====== RECORDED DATA ======
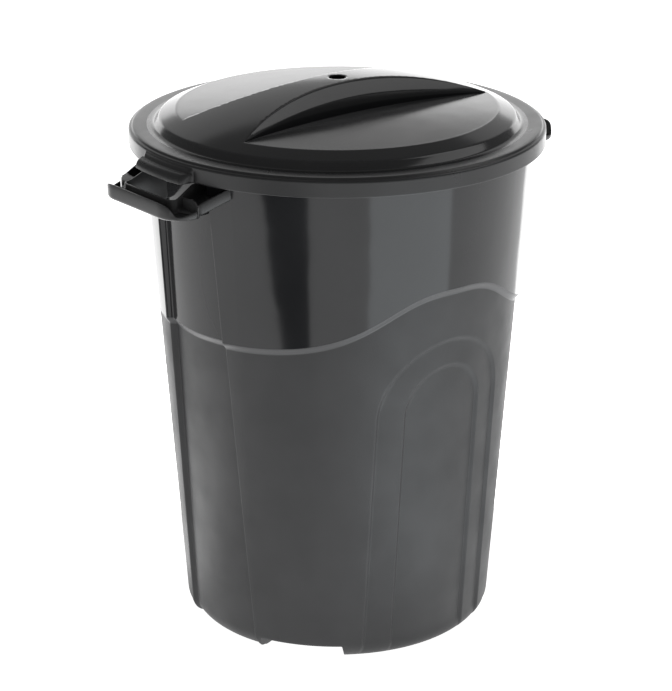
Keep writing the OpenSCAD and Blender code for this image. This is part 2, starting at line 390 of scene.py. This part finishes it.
def handle_path():
    """Outer and inner points of the channel, from the grip's middle to an arm's root."""
    wall = wall_radius(GRIP_TOP) + WAVE_STEP
    lean = math.radians(FLARE)
    outer, inner = [], []
    for t in spread((0, 0.7, 6), (0.7, 1.0, 5)):
        outer.append((GRIP_OUT, BEND_Y * t))
        inner.append((GRIP_IN, (INNER_Y - INNER_R) * t))
    turns = np.linspace(0, 90 + FLARE, 27)[1:]
    for a in turns:
        c, s = math.cos(math.radians(a)), math.sin(math.radians(a))
        outer.append((BEND_X + BEND_R * c, BEND_Y + BEND_R * s))
        b = math.radians(a * 80 / (90 + FLARE))
        inner_x = GRIP_IN - INNER_R + INNER_R * math.cos(b)
        inner.append((inner_x, INNER_Y - INNER_R + INNER_R * math.sin(b)))
    start_o, start_i = np.array(outer[-1]), np.array(inner[-1])
    run_o = np.array([-math.cos(lean), math.sin(lean)])
    run_i = np.array([-math.cos(lean * 0.8), -math.sin(lean * 0.8)])

    def reach(start, run, radius):
        """Length of a run from start to the circle of this radius."""
        steps = np.linspace(0, 90, 901)
        r = np.hypot(start[0] + run[0] * steps, start[1] + run[1] * steps)
        return steps[np.argmax(r < radius)]

    long_o = reach(start_o, run_o, wall - OUTER_ROOT)
    long_i = reach(start_i, run_i, wall - INNER_ROOT)
    for t in spread((0.06, 0.2, 5), (0.2, 1.0, 10)):
        outer.append(tuple(start_o + run_o * long_o * t))
        inner.append(tuple(start_i + run_i * long_i * t))
    return np.array(outer), np.array(inner)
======
- **SHORT PROBLEM**
Go through the listing and copy all of it exactly.

- **TASK SOLUTION**
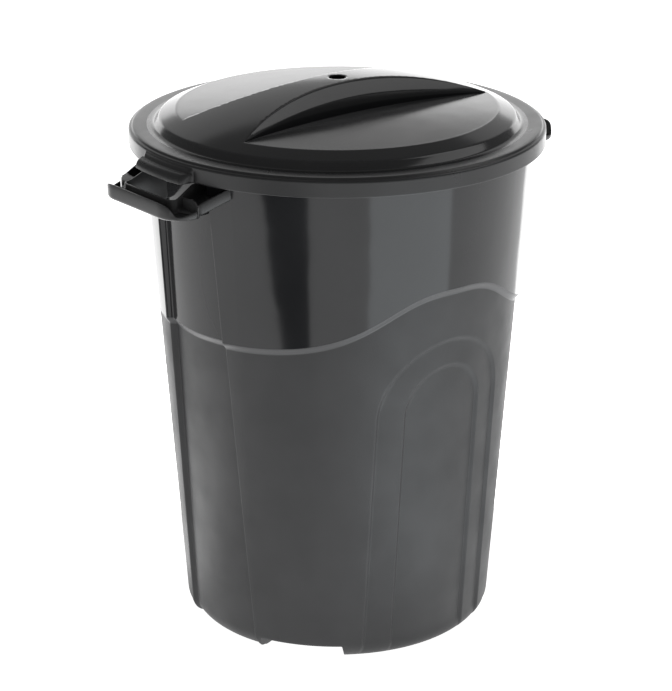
Keep writing the OpenSCAD and Blender code for this image. This is part 2, starting at line 390 of scene.py. This part finishes it.
def handle_path():
    """Outer and inner points of the channel, from the grip's middle to an arm's root."""
    wall = wall_radius(GRIP_TOP) + WAVE_STEP
    lean = math.radians(FLARE)
    outer, inner = [], []
    for t in spread((0, 0.7, 6), (0.7, 1.0, 5)):
        outer.append((GRIP_OUT, BEND_Y * t))
        inner.append((GRIP_IN, (INNER_Y - INNER_R) * t))
    turns = np.linspace(0, 90 + FLARE, 27)[1:]
    for a in turns:
        c, s = math.cos(math.radians(a)), math.sin(math.radians(a))
        outer.append((BEND_X + BEND_R * c, BEND_Y + BEND_R * s))
        b = math.radians(a * 80 / (90 + FLARE))
        inner_x = GRIP_IN - INNER_R + INNER_R * math.cos(b)
        inner.append((inner_x, INNER_Y - INNER_R + INNER_R * math.sin(b)))
    start_o, start_i = np.array(outer[-1]), np.array(inner[-1])
    run_o = np.array([-math.cos(lean), math.sin(lean)])
    run_i = np.array([-math.cos(lean * 0.8), -math.sin(lean * 0.8)])

    def reach(start, run, radius):
        """Length of a run from start to the circle of this radius."""
        steps = np.linspace(0, 90, 901)
        r = np.hypot(start[0] + run[0] * steps, start[1] + run[1] * steps)
        return steps[np.argmax(r < radius)]

    long_o = reach(start_o, run_o, wall - OUTER_ROOT)
    long_i = reach(start_i, run_i, wall - INNER_ROOT)
    for t in spread((0.06, 0.2, 5), (0.2, 1.0, 10)):
        outer.append(tuple(start_o + run_o * long_o * t))
        inner.append(tuple(start_i + run_i * long_i * t))
    return np.array(outer), np.array(inner)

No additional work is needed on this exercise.